In Katie's case she's using two instances of TFM, while forcing them to use specific matches, so in theory each TFM instance produces a 29.97fps clip where the telecined parts are field matched, combing is repaired, but without decimating the duplicate frames that result, and the interlaced parts are (bob?) de-interlaced. The two TFM instances combine to produce a 59.94fps clip. In a perfect world you'd have film sections where the progressive frames repeat in patterns of two and three duplicate frames, and the interlaced sections are bob de-interlaced for 59.94fps.

I guess the problem is, you can't just throw the same Katie method at every clip and expect a great result. If TFM is taking pixels to fix combing from a de-interlaced clip that has problems of it's own you could replace the combed sections with shimmering or additional aliasing, and I suspect even if the de-interlaced clip is clean, taking pixels from a second clip can still cause shimmering and aliasing if they don't match the rest of the frame exactly, so for the best result it pays to experiment. Even if the end result is perfect though, you've still got to decimate all the repeated frames in the film sections for a VFR, unless you want a 59.94fps clip, and given Katie consistently refers to doing just that, I'd be keen to learn how she does it.

I suspect the biggest obstacle to IVTCing and de-interlacing DS9 with TFM, is it's default de-interlacing doesn't work well with the CGI and causes lots of aliasing. Until I experimented with VFR encoding though, I'd concentrated on taking the combed pixels from a de-interlaced clip and hadn't considered how TFM's de-interlacing looks. After changing it's de-interlacing method, TFM's own de-interlacing looks quite good, and I suspect Katie's method might look better without the de-interlaced clip if different TFM de-interlacing was used. I only tried PP=5 for an encode, but I did briefly try simple blend de-interlacing (pp=2), and for the CGI sections that seemed to work well too.

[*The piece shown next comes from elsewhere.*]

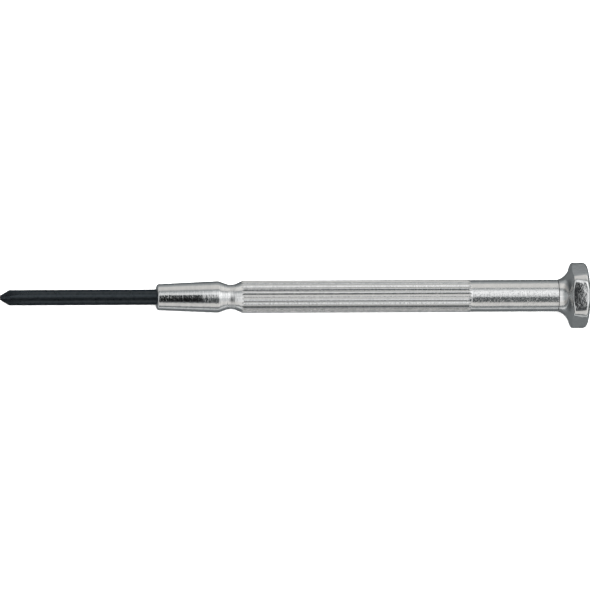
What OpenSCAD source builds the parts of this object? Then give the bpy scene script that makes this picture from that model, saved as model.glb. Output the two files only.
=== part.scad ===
// Watchmaker's screwdriver: a blackened blade with a cross point, a turned and plated handle
// with a tapered nose, a finger waist and a fluted grip, and a six-sided palm head that turns freely.
// The tool lies along X with its point towards -X, resting on one flat of the head at z = 0.

/* [Blade] */
// Diameter of the blade
blade_d = 3.0; // [2:0.1:3.6]
// Length of blade that stands out of the nose
blade_reach = 30.3; // [20:0.1:60]
// How much smaller the tang is than the blade, on each side
tang_step = 0.2; // [0.1:0.05:0.4]
// Length of the tang, pressed into the nose
tang_length = 13; // [8:0.5:18]
// Diameter of the blunt end of the point
point_d = 0.9; // [0.6:0.1:1.4]
// Angle between the point's cone and the blade's axis
point_angle = 30; // [20:1:45]

/* [Cross point] */
// Length of the four flutes, from the end of the point to where they run out
cross_run = 5.9; // [3:0.1:10]
// Radius of the core left between the flutes at the end of the point
cross_core_r = 0.25; // [0.2:0.05:0.4]
// Radius of the wheel that cuts each flute
cross_wheel_r = 28; // [20:1:40]
// Angle between the two faces of each flute
cross_flute_angle = 92; // [80:1:100]

/* [Nose and waist] */
// Diameter of the nose at its front edge
nose_front_d = 5.1; // [4.5:0.1:6]
// Diameter of the nose where it meets the waist
nose_rear_d = 6.2; // [5.6:0.1:7]
// Length of the nose
nose_length = 11.75; // [8:0.05:20]
// Rounding of the nose's front edge
nose_edge_r = 0.7; // [0.3:0.1:0.9]
// Smallest diameter of the finger waist
waist_d = 4.7; // [4.2:0.1:5.4]
// Hollow radius of the waist's front half
waist_front_r = 2.4; // [1:0.1:5]
// Slope of the waist's front flank
waist_front_angle = 21; // [15:1:40]
// Rounding where the nose turns into the waist
waist_front_edge_r = 2.0; // [0.2:0.1:3]
// Hollow radius of the waist's rear half
waist_rear_r = 2.8; // [1:0.1:5]
// Slope of the waist's rear flank
waist_rear_angle = 25; // [18:1:40]
// Rounding where the waist turns into the grip
waist_rear_edge_r = 0.5; // [0.2:0.1:3]

/* [Grip and barrel] */
// Diameter over the crests of the fluted grip
grip_d = 6.3; // [6:0.1:8]
// Length of the fluted grip
grip_length = 44.4; // [25:0.1:70]
// Number of V-shaped flutes round the grip
flute_count = 24; // [12:1:26]
// Depth of the flutes
flute_depth = 0.19; // [0.1:0.01:0.22]
// Angle between the two walls of a flute
flute_angle = 122; // [60:1:126]
// Length over which a flute rises out at the rear end of the grip
flute_rise = 0.6; // [0.3:0.1:3]
// How far the flutes are turned round from the flat that the head rests on
flute_turn = 8.5; // [0:0.5:15]
// Length of the bevel from the crests down to the barrel
grip_bevel = 0.15; // [0.05:0.05:0.5]
// Diameter of the plain barrel behind the grip
barrel_d = 6.2; // [5.8:0.1:8]
// Length of the plain barrel
barrel_length = 17.0; // [12:0.05:30]

/* [Swivel head] */
// Distance across the flats of the head
head_flats = 11.8; // [9:0.1:16]
// Diameter over the rounded corners of the head
head_corners_d = 12.78; // [12:0.01:13.2]
// Length of the head along the axis
head_length = 6.23; // [5.4:0.01:9]
// Diameter of the head's small end, next to the barrel
skirt_d = 6.24; // [5.8:0.01:8]
// Radius of the hollow curve under the head
cove_r = 3.5; // [3.4:0.05:3.9]
// How far outside the corners the hollow curve turns square to the axis
cove_overrun = 0.05; // [0.02:0.01:0.1]
// Radius of the domed end
dome_r = 26; // [18:1:60]
// Rounding of the rim of the dome
rim_r = 1.0; // [0.5:0.1:1.2]

/* [Swivel bearing] */
// Diameter of the pin that the head turns on, and of the ball under its end
pin_d = 2.0; // [1.5:0.1:2.2]
// Length of the pin pressed into the head
pin_seat = 3.6; // [2.5:0.1:4.2]
// Outer diameter of the bush pressed into the barrel
bush_d = 4.0; // [3.8:0.1:4.6]
// Length of the bush
bush_length = 5.0; // [3:0.1:8]
// Outer diameter of the washer in the seam
washer_d = 5.6; // [4.4:0.1:5.8]
// Thickness of the washer
washer_t = 0.1; // [0.1:0.05:0.5]
// Thickness of the retaining ring
ring_t = 0.4; // [0.2:0.05:0.6]
// Outer diameter of the retaining ring
ring_d = 3.4; // [2.8:0.1:3.6]
// Depth of the ring's groove in the pin
ring_groove = 0.3; // [0.15:0.05:0.35]
// Width of the opening in the ring
ring_opening = 0.9; // [0.5:0.1:1.2]
// Wall left between the ring's room and the ball's pocket
pocket_step = 0.5; // [0.3:0.1:1]
// Length of pin that reaches into the ball's pocket
pin_tail = 0.5; // [0.3:0.1:1]

/* [Fits] */
// Radial clearance of the pin in its bush, and of the ball in its pocket
running = 0.03; // [0.01:0.01:0.08]
// Clearance along the axis between faces that turn on each other
end_gap = 0.03; // [0.02:0.01:0.1]

/* [Hidden] */
$fn = 96;

past = 1;            // how far a cutter runs past the face that it cuts
blend_lap = 0.02;    // how far the rim's rounding stands over the lines that it joins
crest_lap = 0.05;    // how far a flute's cutter stands over the crests
arc_steps = 8;       // straight steps in each rounding of the handle's outline

// places along the axis, counted from the end of the point
nose_end = blade_reach + nose_length;
waist_front_depth = (nose_rear_d - waist_d) / 2;
waist_rear_depth = (grip_d - waist_d) / 2;
waist_s = nose_end + flank_run(waist_front_depth, waist_front_r + waist_front_edge_r, waist_front_angle);
grip_start = waist_s + flank_run(waist_rear_depth, waist_rear_r + waist_rear_edge_r, waist_rear_angle);
grip_end = grip_start + grip_length;
barrel_end = grip_end + barrel_length;
head_start = barrel_end + washer_t + end_gap;
total_length = head_start + head_length;

// the swivel's stack, from the end of the barrel inwards; one reamed pocket holds the ball and
// steadies the pin's tail, so the ball is as wide as the pin
ball_d = pin_d;
pocket_d = pin_d + 2 * running;
bush_inner = barrel_end - bush_length;
ring_top = bush_inner - end_gap;
ring_bottom = ring_top - ring_t;
pocket_mouth = ring_bottom - pocket_step;
pin_end = pocket_mouth - pin_tail;
ball_s = pin_end - end_gap - ball_d / 2;
pocket_floor = ball_s - ball_d / 2 - end_gap;
pin_top = head_start + pin_seat;

tang_d = blade_d - 2 * tang_step;
tang_end = blade_reach + tang_length;
tang_room = 0.5;     // empty end of the tang's bore
tang_lead = 0.3;     // lead-in on the end of the tang

// length along the axis of a flank: a hollow arc, a straight slope and a rounded edge, where radii is
// the sum of the two arcs' radii
function flank_run(depth, radii, slope) =
    radii * sin(slope) + (depth - radii * (1 - cos(slope))) / tan(slope);

// points [radius, place along the axis] on an arc
function arc(centre, r, from, to) =
    [for (i = [0:arc_steps]) let (a = from + (to - from) * i / arc_steps) centre + r * [cos(a), sin(a)]];

// half the length of the chord that a cut of this depth leaves on a circle of radius r
function half_chord(r, depth) = sqrt(2 * r * depth - depth * depth);

// stands a piece that was turned about Z along the tool's axis, with its z = 0 at the end of the point
module on_axis() {
    translate([-total_length / 2, 0, head_flats / 2]) rotate([0, 90, 0]) children();
}

// ---- blade: one blackened steel rod, ground to a cross point ----

// the wheel that cuts one flute: it passes the core at the end of the point and leaves the rod's
// surface at the end of the run
module cross_wheel() {
    rise = blade_d / 2 - cross_core_r;
    chord = norm([cross_run, rise]);
    reach_out = sqrt(pow(cross_wheel_r, 2) - pow(chord / 2, 2));
    wheel_r = cross_core_r + rise / 2 + reach_out * cross_run / chord;
    wheel_s = cross_run / 2 - reach_out * rise / chord;
    half_w = blade_d;
    rim = cross_wheel_r - half_w / tan(cross_flute_angle / 2);
    translate([wheel_r, 0, wheel_s]) rotate([90, 0, 0]) rotate_extrude($fn = 180)
        polygon([[0, -half_w], [rim, -half_w], [cross_wheel_r, 0], [rim, half_w], [0, half_w]]);
}

module blade() {
    cone_length = (blade_d - point_d) / 2 / tan(point_angle);
    color([0.16, 0.18, 0.20]) on_axis() difference() {
        rotate_extrude() polygon([
            [0, 0], [point_d / 2, 0], [blade_d / 2, cone_length], [blade_d / 2, blade_reach],
            [tang_d / 2, blade_reach], [tang_d / 2, tang_end - tang_lead],
            [tang_d / 2 - tang_lead, tang_end], [0, tang_end]
        ]);
        for (quarter = [0:3]) rotate(45 + 90 * quarter) cross_wheel();
    }
}

// ---- handle: one turned bar with nose, waist, fluted grip and plain barrel ----

module handle_outline() {
    nose_front_r = nose_front_d / 2;
    nose_rear_r = nose_rear_d / 2;
    waist_r = waist_d / 2;
    grip_r = grip_d / 2;
    polygon(concat(
        [[0, blade_reach]],
        arc([nose_front_r - nose_edge_r, blade_reach + nose_edge_r], nose_edge_r, -90, 0),
        arc([nose_rear_r - waist_front_edge_r, nose_end], waist_front_edge_r, 0, waist_front_angle),
        arc([waist_r + waist_front_r, waist_s], waist_front_r, 180 + waist_front_angle, 180),
        arc([waist_r + waist_rear_r, waist_s], waist_rear_r, 180, 180 - waist_rear_angle),
        arc([grip_r - waist_rear_edge_r, grip_start], waist_rear_edge_r, -waist_rear_angle, 0),
        [[grip_r, grip_end - grip_bevel], [barrel_d / 2, grip_end],
         [barrel_d / 2, barrel_end], [0, barrel_end]]
    ));
}

// a V-shaped bar that stands on its edge at the origin and runs up along Z
module flute_bar(length, spread) {
    depth = flute_depth + crest_lap;
    linear_extrude(length) polygon([[0, 0], [depth, -depth * spread], [depth, depth * spread]]);
}

// the cutter of one flute: a straight bar along the grip, and one that rises out at its rear end
module flute_cutter() {
    lean = atan(flute_depth / flute_rise);
    spread = tan(flute_angle / 2);
    translate([grip_d / 2 - flute_depth, 0, waist_s]) flute_bar(grip_end - flute_rise - waist_s, spread);
    translate([grip_d / 2 - flute_depth, 0, grip_end - flute_rise]) rotate([0, lean, 0])
        flute_bar(2 * flute_rise, spread / cos(lean));
}

module handle() {
    color([0.78, 0.78, 0.77]) on_axis() difference() {
        rotate_extrude() handle_outline();
        for (i = [0:flute_count - 1]) rotate(flute_turn + i * 360 / flute_count) flute_cutter();
        translate([0, 0, blade_reach - past])
            cylinder(d = tang_d, h = tang_length + tang_room + past);
        translate([0, 0, pocket_mouth]) cylinder(d = bush_d, h = barrel_end - pocket_mouth + past);
        translate([0, 0, pocket_floor]) cylinder(d = pocket_d, h = pocket_mouth - pocket_floor + past);
    }
}

// ---- swivel: bush, ball, washer, pin and ring ----

module bearing_bush() {
    color([0.72, 0.50, 0.25]) on_axis() translate([0, 0, bush_inner]) difference() {
        cylinder(d = bush_d, h = bush_length);
        translate([0, 0, -past]) cylinder(d = pin_d + 2 * running, h = bush_length + 2 * past);
    }
}

module thrust_ball() {
    color([0.80, 0.80, 0.82]) on_axis() translate([0, 0, ball_s]) sphere(d = ball_d);
}

module thrust_washer() {
    color([0.30, 0.30, 0.31]) on_axis() translate([0, 0, barrel_end]) difference() {
        cylinder(d = washer_d, h = washer_t);
        translate([0, 0, -past]) cylinder(d = pin_d + 2 * running, h = washer_t + 2 * past);
    }
}

module swivel_pin() {
    groove_d = pin_d - 2 * ring_groove;
    color([0.66, 0.66, 0.68]) on_axis() rotate_extrude() polygon([
        [0, pin_end], [pin_d / 2, pin_end],
        [pin_d / 2, ring_bottom], [groove_d / 2, ring_bottom],
        [groove_d / 2, ring_top], [pin_d / 2, ring_top],
        [pin_d / 2, pin_top], [0, pin_top]
    ]);
}

module retaining_ring() {
    color([0.45, 0.45, 0.47]) on_axis() translate([0, 0, ring_bottom]) difference() {
        cylinder(d = ring_d, h = ring_t);
        translate([0, 0, -past]) cylinder(d = pin_d - 2 * ring_groove, h = ring_t + 2 * past);
        translate([0, -ring_opening / 2, -past]) cube([ring_d, ring_opening, ring_t + 2 * past]);
    }
}

// ---- head: a turned and milled knob with a domed end ----

module head_outline() {
    corner_r = head_corners_d / 2;
    cove_centre_r = corner_r + cove_overrun;
    cove_centre_s = -half_chord(cove_r, cove_r - (cove_centre_r - skirt_d / 2));
    rim_centre_r = corner_r - rim_r + blend_lap;
    rim_centre_s = head_length - dome_r + sqrt(dome_r * dome_r - corner_r * corner_r) - rim_r + blend_lap;
    difference() {
        intersection() {
            square([corner_r, head_length + past]);
            translate([0, head_length - dome_r]) circle(dome_r, $fn = 720);
        }
        translate([cove_centre_r, cove_centre_s]) circle(cove_r, $fn = 180);
        translate([rim_centre_r, rim_centre_s]) difference() {
            square(2 * rim_r);
            circle(rim_r);
        }
    }
}

module swivel_head() {
    color([0.74, 0.74, 0.73]) on_axis() translate([0, 0, head_start]) difference() {
        intersection() {
            rotate_extrude() head_outline();
            rotate(30) cylinder(d = head_flats / cos(30), h = head_length + past, $fn = 6);
        }
        translate([0, 0, -past]) cylinder(d = pin_d, h = pin_seat + past);
    }
}

blade();
handle();
bearing_bush();
thrust_ball();
thrust_washer();
swivel_pin();
retaining_ring();
swivel_head();
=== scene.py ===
import math

import bpy
from mathutils import Matrix, Vector


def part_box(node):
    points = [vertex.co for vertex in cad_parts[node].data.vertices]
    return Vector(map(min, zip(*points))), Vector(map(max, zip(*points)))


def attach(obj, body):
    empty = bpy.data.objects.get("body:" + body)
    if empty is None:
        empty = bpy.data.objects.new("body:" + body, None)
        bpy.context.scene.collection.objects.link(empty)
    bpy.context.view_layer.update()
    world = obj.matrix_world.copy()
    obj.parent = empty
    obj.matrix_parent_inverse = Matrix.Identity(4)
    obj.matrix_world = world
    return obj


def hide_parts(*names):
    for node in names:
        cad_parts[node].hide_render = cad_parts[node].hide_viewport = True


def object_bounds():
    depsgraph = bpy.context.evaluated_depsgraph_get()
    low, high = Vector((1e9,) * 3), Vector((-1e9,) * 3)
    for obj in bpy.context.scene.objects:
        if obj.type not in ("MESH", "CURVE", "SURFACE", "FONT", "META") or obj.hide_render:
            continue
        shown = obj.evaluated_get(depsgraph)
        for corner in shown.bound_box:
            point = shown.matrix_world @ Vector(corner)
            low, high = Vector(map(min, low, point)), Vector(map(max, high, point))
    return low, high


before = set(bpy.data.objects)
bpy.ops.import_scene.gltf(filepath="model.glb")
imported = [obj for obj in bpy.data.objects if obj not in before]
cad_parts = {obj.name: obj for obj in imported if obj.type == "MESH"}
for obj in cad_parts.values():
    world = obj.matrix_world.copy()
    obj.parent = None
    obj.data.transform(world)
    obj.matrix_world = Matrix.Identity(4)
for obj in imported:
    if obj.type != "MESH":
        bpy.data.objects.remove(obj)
cad_box = [list(corner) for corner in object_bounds()]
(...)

Anyway, for DS9, based on my VFR examples, I wouldn't bother with any of that. Running an analysis pass, then letting TFM do it's thing using it's own de-interlacing (just not the default method) and outputting timecodes so the film sections are 23.976fps and the interlaced sections are 29.97fps has produced by far the best result of anything I've tried so far, without the need for a second deinterlaced clip and good enough not to require additional filtering to clean it up. Have a look at the samples I uploaded yesterday if you haven't already.

Last edited by hello_hello; 18th May 2020 at 12:45.